I wasn’t prepared for what he said. What I wanted him to say was, “Thank you for loving others! You’re the best!”
But what he whispered to me in the most loving way was, “Daughter, you are doing a great job. I love that you’re using this time not only to serve others, but more importantly to talk to me. You know, you wipe counters, sweep floors, and clean toilets at home too. Rarely do you tackle those things with such a good attitude. Rarely do you have such a glad heart about maintaining the building where your family resides as you have about maintaining the building where the church resides. Rarely do you use cleaning time to pray for your husband and your children as enthusiastically as you are praying for complete strangers right now.”

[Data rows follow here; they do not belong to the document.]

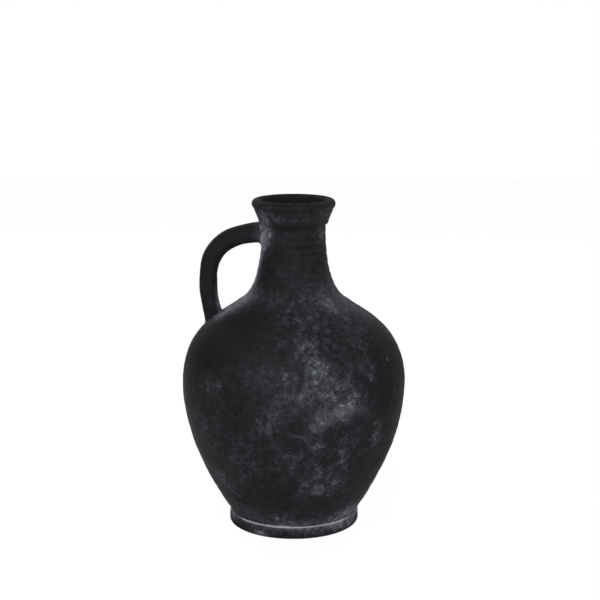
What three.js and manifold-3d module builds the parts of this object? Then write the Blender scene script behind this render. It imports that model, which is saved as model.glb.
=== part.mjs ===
// A terracotta jug with one pulled handle, built from the clay sections that a potter makes and joins.
// Millimetres, +Z up. The origin is the middle of the foot's resting face, and the handle points along -X.
import * as THREE from 'three';
import { mergeVertices } from 'three/addons/utils/BufferGeometryUtils.js';
import Module from 'manifold-3d';

const wasm = await Module();
wasm.setup();

// Heights of the sections, one above the other
const footHeight = 12.7;
const bellyHeight = 132.3;
const shoulderHeight = 81;
const neckLength = 77;
const collarHeight = 27;

// Outer radii of the round body
const footRadius = 65.8;
const restingRadius = 63.9;
const waistRadius = 62.6;
const girthRadius = 112.2;
const neckFootRadius = 57.8;
const throatRadius = 31.6;
const ledgeRadius = 34.3;
const lipRadius = 41.5;

// Thickness of the clay, square to the wall
const floorThickness = 9;
const wallAtWaist = 8;
const wallAtGirth = 7;
const wallAtNeckFoot = 6.6;
const wallAtThroat = 6.3;
const lipRoll = 4.8;

// The foot ring: its bore, its seat for the floor and its worn upper edge
const footBoreRadius = 50;
const footBoreTaper = 2;
const seatDepth = 2.7;
const seatLipDrop = 0.6;
const footBulgeLow = 3;
const footBulgeHigh = 8.5;
const footEdgeRadius = 65.3;

// The gutter above the foot, where the body springs from it
const gutterRise = 4.3;
const gutterReach = 4;
const springLean = THREE.MathUtils.degToRad(37.6);

// The curves of the body: the lean of the wall where the neck starts, and how far each curve pulls
const neckFootLean = THREE.MathUtils.degToRad(51.6);
const springPull = 5;
const girthPullDown = 60.3;
const girthPullUp = 54.8;
const neckFootPullDown = 21;
const neckFootPullUp = 8.3;
const throatPullDown = 68;
const floorCornerReach = 8;

// The collar: its undercut ledge, its flare and the cone of its mouth
const ledgeRise = 3.1;
const ledgeRound = 0.8;
const flareLean = THREE.MathUtils.degToRad(26.6);
const flarePull = 12;
const mouthLean = THREE.MathUtils.degToRad(17.5);
const mouthPull = 16;

// Joints between the sections: a tongue on the lower one stands in a rebate of the upper one
const tongueHeight = 3;
const slipGap = 0.3;

// The handle: a strap that leaves the neck level, bends down and lands on the shoulder
const handleThickness = 17.4;
const handleWidth = 21;
const handleRootSwell = 2.6;
const handleRootLength = 34;
const handleHeadGain = 1.6;
const headEndShare = 0.44;
const slimStartShare = 0.62;
const handleDrop = 6.7;
const handleLandingInset = 32;
const elbowOverhang = 5.5;
const handleLandingLean = THREE.MathUtils.degToRad(8.6);
const strapEndDepth = 4.1;
const neckBury = 7.6;
const elbowShare = 0.37;
const topBow = 58.5;
const elbowBowUp = 25;
const elbowBowDown = 16.5;
const landingBow = 13.6;

// The rolls of soft clay that are smeared round the handle's two roots
const featherThickness = 1.1;
const upperRollReach = 9.5;
const upperRollFlare = 7;
const lowerRollReach = 2.4;
const lowerRollFlare = 3.4;

// How finely round shapes are divided
const turnSegments = 48;
const outerSteps = 9;
const innerSteps = 6;
const bendSteps = 4;
const lipSteps = 5;
const strapSteps = 26;
const clayRollSteps = 7;
const strapSegments = 20;
const strapSquareness = 2.5;
const halvings = 40;
const weldReach = 1e-4;

// The clay under its dark finish, sampled by eye from each part of the jug
const bodyColour = 0x28272a;
const neckColour = 0x272528;
const handleColour = 0x201f20;
const footColour = 0x2e2d31;
const smearColour = 0x56575c;
const wallRoughness = 0.8;
const handledRoughness = 0.75;
const smearRoughness = 0.85;

// Heights above the surface that the jug stands on
const seatHeight = footHeight - seatDepth;
const girthHeight = footHeight + bellyHeight;
const neckFootHeight = girthHeight + shoulderHeight;
const throatHeight = neckFootHeight + neckLength;
const jugHeight = throatHeight + collarHeight;

const point = (radius, height) => new THREE.Vector2(radius, height);
const leaning = (angle) => point(Math.sin(angle), Math.cos(angle));
const along = (start, direction, distance) => start.clone().addScaledVector(direction, distance);

// The outer wall is three curves that run into each other: belly, shoulder and neck
const springPoint = point(waistRadius + gutterReach, footHeight + gutterRise);
const girthPoint = point(girthRadius, girthHeight);
const neckFootPoint = point(neckFootRadius, neckFootHeight);
const throatPoint = point(throatRadius, throatHeight);
const upward = point(0, 1);
const springDirection = leaning(springLean);
const neckFootDirection = leaning(-neckFootLean);

const bellyCurve = new THREE.CubicBezierCurve(
  springPoint,
  along(springPoint, springDirection, springPull),
  along(girthPoint, upward, -girthPullDown),
  girthPoint,
);
const shoulderCurve = new THREE.CubicBezierCurve(
  girthPoint,
  along(girthPoint, upward, girthPullUp),
  along(neckFootPoint, neckFootDirection, -neckFootPullDown),
  neckFootPoint,
);
const neckCurve = new THREE.CubicBezierCurve(
  neckFootPoint,
  along(neckFootPoint, neckFootDirection, neckFootPullUp),
  along(throatPoint, upward, -throatPullDown),
  throatPoint,
);

// Points along a curve, moved inward, square to it, by a distance that changes evenly from end to end
function insetPoints(curve, steps, insetAtStart, insetAtEnd) {
  const points = [];
  for (let step = 0; step <= steps; step += 1) {
    const share = step / steps;
    const tangent = curve.getTangentAt(share);
    const inward = point(-tangent.y, tangent.x);
    const inset = THREE.MathUtils.lerp(insetAtStart, insetAtEnd, share);
    points.push(along(curve.getPointAt(share), inward, inset));
  }
  return points;
}

// The wall's radius at a height; past either end its last stretch runs on straight
function radiusAt(wall, height) {
  const found = wall.findIndex((corner, index) => index > 0 && corner.y >= height);
  const upper = found > 0 ? found : wall.length - 1;
  const high = wall[upper];
  const low = wall[upper - 1];
  return THREE.MathUtils.mapLinear(height, low.y, high.y, low.x, high.x);
}

// The stretch of a wall between two heights, with new points where it is cut
function wallBetween(wall, lowHeight, highHeight) {
  const inside = wall.filter((corner) => corner.y > lowHeight + slipGap && corner.y < highHeight - slipGap);
  const lowEnd = point(radiusAt(wall, lowHeight), lowHeight);
  const highEnd = point(radiusAt(wall, highHeight), highHeight);
  return [lowEnd, ...inside, highEnd];
}

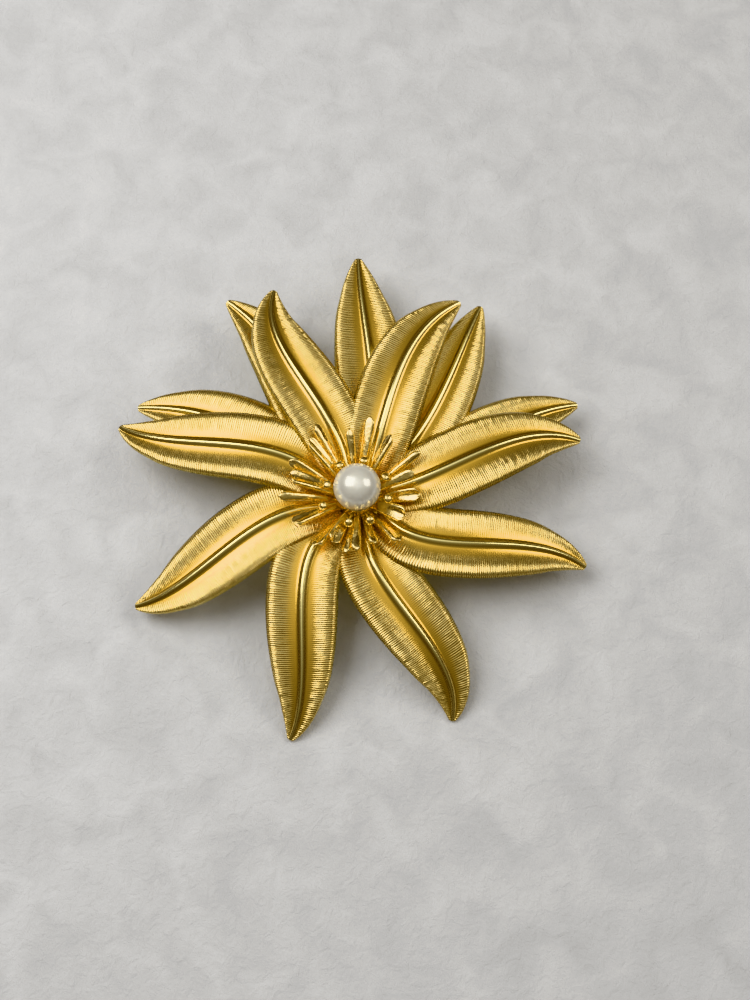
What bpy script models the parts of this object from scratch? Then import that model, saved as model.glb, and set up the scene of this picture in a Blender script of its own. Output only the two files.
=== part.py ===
"""Flower brooch: eight ribbed petals over a fan of five, a stamen centre with a pearl, and a hinged pin back.

The brooch lies face up. +Z is away from the wearer, -Y is the side that hangs down when it is worn.
All sizes are in metres. The origin is at the middle of the underside of the whole piece.
"""

import math

import bmesh
import bpy
from mathutils import Matrix, Vector
from mathutils.geometry import interpolate_bezier

MM = 0.001

# Where the flower's axis stands, so that the origin is under the middle of the whole outline
FLOWER_X = 0.8 * MM
FLOWER_Y = -3.4 * MM

# Room between two soldered pieces, and between a pin and its hole
SEAM = 0.05 * MM

# The stack on the flower's axis, from the back to the front
BAR_THICK = 0.8 * MM
BAR_BOTTOM = 3.9 * MM
WASHER_THICK = 0.35 * MM
LOWER_HUB_THICK = 0.7 * MM
UPPER_HUB_THICK = 0.55 * MM
PETAL_THICK = 0.8 * MM
HUB_SPACE = 1.35 * MM
COLLAR_THICK = 0.5 * MM
LOWER_HUB_BOTTOM = BAR_BOTTOM + BAR_THICK + SEAM
SPACER_BOTTOM = LOWER_HUB_BOTTOM + LOWER_HUB_THICK + SEAM
UPPER_HUB_BOTTOM = SPACER_BOTTOM + HUB_SPACE + SEAM
COLLAR_BOTTOM = UPPER_HUB_BOTTOM + UPPER_HUB_THICK + SEAM
COLLAR_STEP = COLLAR_THICK + SEAM
LOWER_HUB_RADIUS = 6.6 * MM
UPPER_HUB_RADIUS = 6.8 * MM
SPACER_RADIUS = 2.6 * MM
WASHER_RADIUS = 1.9 * MM

# The post that the stack and the pearl are fixed to
POST_RADIUS = 0.45 * MM
POST_HOLE = POST_RADIUS + SEAM
POST_HEAD_RADIUS = 1.1 * MM
POST_HEAD_THICK = 0.55 * MM
POST_IN_PEARL = 2.2 * MM

# The pearl and the cup under it
PEARL_RADIUS = 3.0 * MM
PEARL_Z = 12.75 * MM
CUP_WALL = 0.3 * MM
CUP_ANGLE = 48.0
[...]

As the cleaning rag fell limp in my hand, I stood in the stall and I had to ask for God’s forgiveness. I asked him to forgive me for grumbling every time there’s a mess for me to clean at home and to give me a grateful heart that I have a home to clean and a family to clean up after.
Many times I feel like I’m honoring Jesus or blessing others when I serve. The truth is that usually it opens the door for God to teach me things I wouldn’t have learned otherwise.
Consider serving and let God speak to your heart.